══ Given material ══

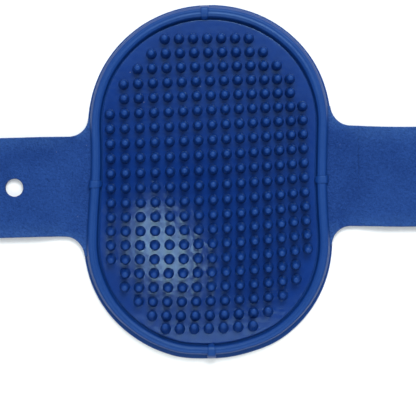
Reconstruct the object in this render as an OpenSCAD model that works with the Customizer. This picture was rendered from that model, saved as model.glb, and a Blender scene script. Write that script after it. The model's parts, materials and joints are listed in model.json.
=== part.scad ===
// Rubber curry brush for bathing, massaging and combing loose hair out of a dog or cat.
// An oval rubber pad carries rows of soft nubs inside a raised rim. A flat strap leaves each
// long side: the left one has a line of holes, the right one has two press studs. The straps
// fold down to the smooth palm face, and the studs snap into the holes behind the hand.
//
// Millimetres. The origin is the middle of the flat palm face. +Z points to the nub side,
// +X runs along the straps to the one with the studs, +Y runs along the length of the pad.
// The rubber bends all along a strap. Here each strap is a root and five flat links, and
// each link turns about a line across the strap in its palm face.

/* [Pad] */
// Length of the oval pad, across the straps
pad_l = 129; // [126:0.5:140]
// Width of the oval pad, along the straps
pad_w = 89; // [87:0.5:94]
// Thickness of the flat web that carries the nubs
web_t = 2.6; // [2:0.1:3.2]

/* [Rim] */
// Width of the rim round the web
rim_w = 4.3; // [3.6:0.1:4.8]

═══

:: Work to do ::
Nothing should be left out: repeat all of the data exactly.

:: Output for this task ::
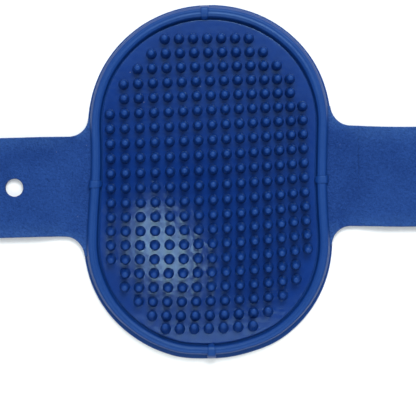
Reconstruct the object in this render as an OpenSCAD model that works with the Customizer. This picture was rendered from that model, saved as model.glb, and a Blender scene script. Write that script after it. The model's parts, materials and joints are listed in model.json.
=== part.scad ===
// Rubber curry brush for bathing, massaging and combing loose hair out of a dog or cat.
// An oval rubber pad carries rows of soft nubs inside a raised rim. A flat strap leaves each
// long side: the left one has a line of holes, the right one has two press studs. The straps
// fold down to the smooth palm face, and the studs snap into the holes behind the hand.
//
// Millimetres. The origin is the middle of the flat palm face. +Z points to the nub side,
// +X runs along the straps to the one with the studs, +Y runs along the length of the pad.
// The rubber bends all along a strap. Here each strap is a root and five flat links, and
// each link turns about a line across the strap in its palm face.

/* [Pad] */
// Length of the oval pad, across the straps
pad_l = 129; // [126:0.5:140]
// Width of the oval pad, along the straps
pad_w = 89; // [87:0.5:94]
// Thickness of the flat web that carries the nubs
web_t = 2.6; // [2:0.1:3.2]

/* [Rim] */
// Width of the rim round the web
rim_w = 4.3; // [3.6:0.1:4.8]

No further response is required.